For the most part, McCarver thought Gibson was just as strong in a Game 7 as he had been earlier in the Series, with the exception of the Game 7 he pitched on two days' rest in 1964.
"Against the Tigers (in 1968), he allowed one baserunner in the first six innings," said McCarver, who was correct in that assessment.
"There was no noticeable difference in him. Against the Yankees, when he pitched the 10-inning game, he gave up the home run to (Tom) Tresh, but he pitched 8 2/3 shutout innings on three days' rest. Now, Game 7, against the Yankees, he might be right. I might give him that one.
"But you're talking about a man of extraordinary ability. And a man of extraordinary strength, mental and physical. Now, can anybody do that? Today, certainly not, because it's done so seldom.
"I'm almost embarrassed to be having conversations like this," McCarver said before Friday's Game 7, "because (pitching on three days' rest) was so accepted. I grew up in a different age.
"I know I'm a dying breed, or lone wolf, or whatever it is. The proponents (that it doesn't work) won't listen to me. And I've had more experience in catching guys than they have in seeing guys.
"Today, they just don't do it — pitching on two or three days' rest. So, therefore they can't compare it to anything. I can. I see it. We old-timers, for sake of a better word, are willing to listen if they have evidence.
"But there has been no study that's been done, from a medical standpoint, that proves throwing on three days' rest is much worse than throwing on four days' rest — that your arm stands a much greater chance of being injured."
Gibson is second only to New York Giants Hall of Famer Christy Mathewson for most complete games per World Series start for those who have appeared in multiple series.
Mathewson, who pitched in four World Series from 1905-13, had 10 complete games in 11 starts. Gibson had eight complete games in nine World Series starts.
"I never gave it a thought," Gibson said. "That's the first time anybody's ever mentioned that to me. That's what we did. Heck, Warren Spahn was 60 years old and he pitched 15 or 16 innings against Juan Marichal one time."
Spahn, pitching for the Milwaukee Braves, was actually 42 when he was outdueled in 16 innings by San Francisco's Marichal on July 2, 1963, when both he and Marichal were working on three days' rest.

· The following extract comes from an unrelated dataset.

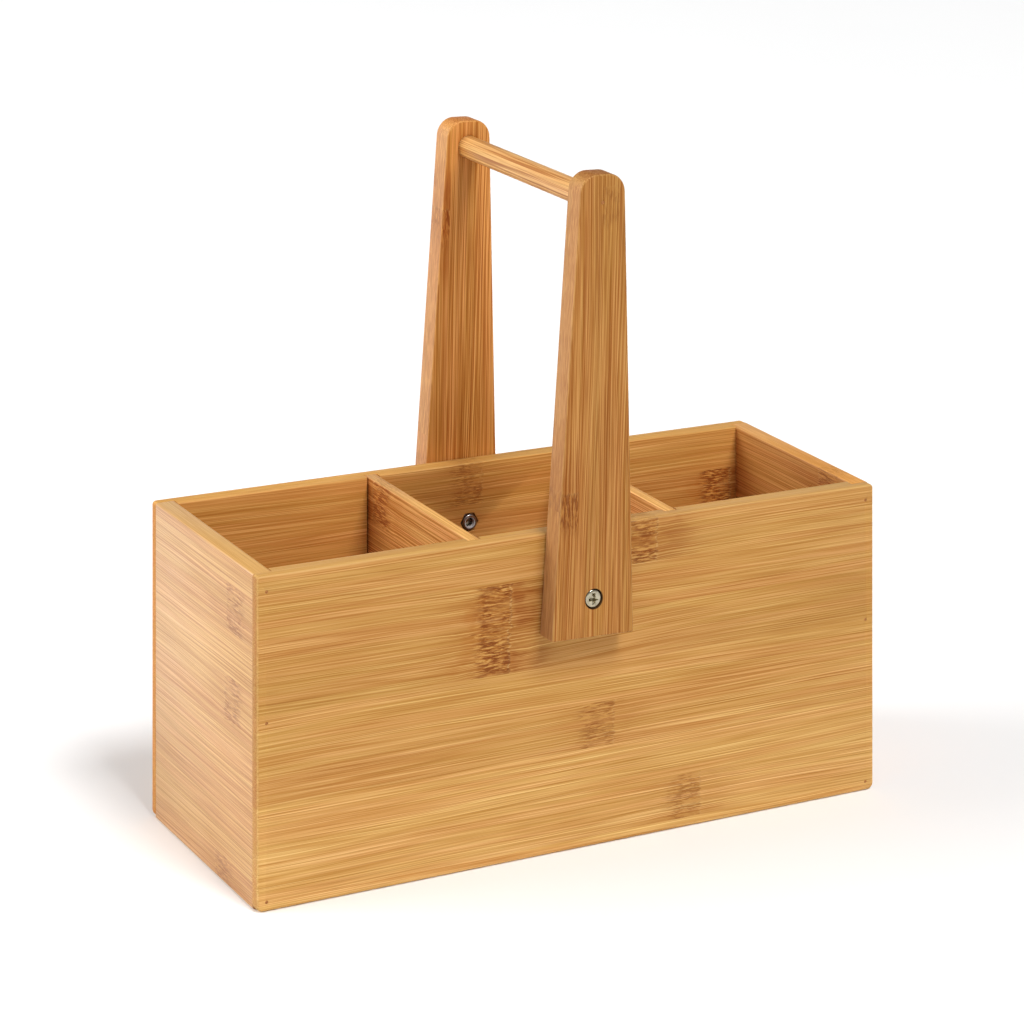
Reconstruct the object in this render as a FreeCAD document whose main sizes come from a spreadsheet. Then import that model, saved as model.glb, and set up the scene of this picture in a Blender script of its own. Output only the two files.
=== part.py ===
import FreeCAD, Part
import os
import Sketcher
from FreeCAD import Rotation, Vector

# Bamboo utensil caddy: an open box with three compartments and a swing handle.
# Millimetres, +Z up, +X along the length. The origin is the middle of the footprint, on the table.

doc = FreeCAD.newDocument("utensil_caddy")
sheet = doc.addObject("Spreadsheet::Sheet", "sizes")

SIZES = (
    # box
    ("box_length", 278, "outside, along X"),
    ("box_depth", 100, "outside, along Y, without the handle's arms"),
    ("box_height", 125, "table to rim"),
    ("wall_thickness", 8, "front and back panels"),
    ("end_thickness", 8, "left and right end panels"),
    ("rabbet_lip", 4, "wood left outside an end panel's edge, at the ends of the front and back panels"),
    ("edge_radius", 1, "sanded outside edges"),
    ("rim_radius", 0.6, "sanded inside edges of the rim"),
    # base and dividers
    ("base_thickness", 4, "base board"),
    ("base_recess", 3, "table to the underside of the base board"),
    ("base_groove_depth", 3, "groove for the base board in all four walls"),
    ("base_groove_play", 0.2, "groove's height and depth beyond the base board"),
    ("divider_thickness", 5, "divider board"),
    ("divider_offset", 44.5, "middle of the box to the middle of a divider"),
    ("divider_groove_depth", 3, "groove for a divider in the front and back panels"),
    ("divider_groove_play", 0.4, "gap between a divider and its groove, each side"),
    # handle
    ("pivot_height", 100.6, "table to the handle's pivot axis"),
    ("handle_lean", 1.5, "degrees past upright, towards +X, where the handle was left standing"),
    ("arm_thickness", 10, "handle arm"),
    ("arm_gap", 0.3, "running gap between an arm and the box"),
    ("arm_bottom_width", 36.7, "arm's width at its square lower end"),
    ("arm_top_width", 19.7, "arm's width at its tip, before the corners are rounded"),
    ("arm_below_pivot", 14.9, "pivot to the arm's lower end"),
    ("arm_above_pivot", 164.8, "pivot to the arm's tip"),
    ("arm_corner_radius", 7.5, "rounded corners of the arm's tip"),
    ("arm_edge_radius", 0.8, "sanded edges of an arm"),
    ("grip_drop", 11, "arm's tip to the middle of the dowel"),
    ("dowel_diameter", 9.5, "round grip"),
    ("dowel_socket_depth", 6, "blind hole for the dowel in each arm"),
    ("dowel_socket_play", 0.05, "gap round the dowel in its socket"),
    ("dowel_chamfer", 0.6, "dowel's ends"),
    # pivot screw and lock nut
    ("screw_diameter", 4, "machine screw"),
    ("screw_length", 16, "countersunk screw, over all"),
    ("screw_chamfer", 0.5, "screw's end"),
    ("head_diameter", 7.3, "countersunk head"),
    ("head_rim", 0.3, "straight rim of the head"),
    ("head_sink", 0.3, "head's top below the arm's face"),
    ("head_play", 0.2, "gap round the head in its seat"),
    ("bolt_play", 0.05, "gap round the screw in the wood and in the nut"),
    ("recess_width", 4.2, "cross recess, tip to tip"),
    ("recess_slot", 1.1, "width of a wing of the cross recess"),
    ("recess_depth", 1.5, "cross recess"),
    ("recess_turn", 20, "degrees that the cross recess is turned"),
    ("nut_flats", 7, "across flats"),
    ("nut_height", 5, "over all"),
    ("nut_stand", 0.6, "nut's collar above the wall's inner face"),
    ("nut_recess_play", 0.25, "gap between the nut's flats and its recess in the wall"),
    ("nut_hex_height", 3.4, "hexagon part of the nut"),
    ("nut_collar_diameter", 6.4, "round collar that holds the nylon ring"),
    ("nut_collar_wall", 0.5, "collar's wall"),
    ("nut_collar_lip", 0.25, "collar's rolled edge over the nylon ring"),
    ("nut_collar_mouth", 5, "opening in the collar's rolled edge"),
    ("nut_ring_play", 0.05, "gap round the nylon ring in its collar"),
    # brads
    ("brad_diameter", 1.2, "brad's shank"),
    ("brad_length", 20, "over all"),
    ("brad_head_diameter", 2, "brad's head"),
    ("brad_head_height", 0.7, "brad's head"),
    ("brad_set", 0.3, "head's top below the face"),
    ("brad_play", 0.02, "gap round a brad"),
    ("brad_top_drop", 6, "rim to the top brad"),
    ("brad_middle_height", 70, "table to the middle brad"),
    ("brad_low_height", 3.5, "table to the lowest brad"),
)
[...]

"Marichal's famous line," McCarver said, "was he told (Giants manager) Alvin Dark, 'I'm not leaving the game until that old man does.'"
Gibson said, "I really do think that they make too much out of pitching with three days' rest. I think that if you had to do it the entire season, I can see where you might have some reservations about doing it. But it's the World Series and the end of the season, and you've got all winter to rest."
Cardinals manager Tony La Russa had voiced some concern about possibly hurting a pitcher's career by having him pitch when he isn't strong enough.
But Gibson said, "You really don't think a lot about whether it's going to ruin your career or not. You could get hit by a line drive (Roberto Clemente broke Gibson's leg).
"Or you could get hit by taxi, especially in New York."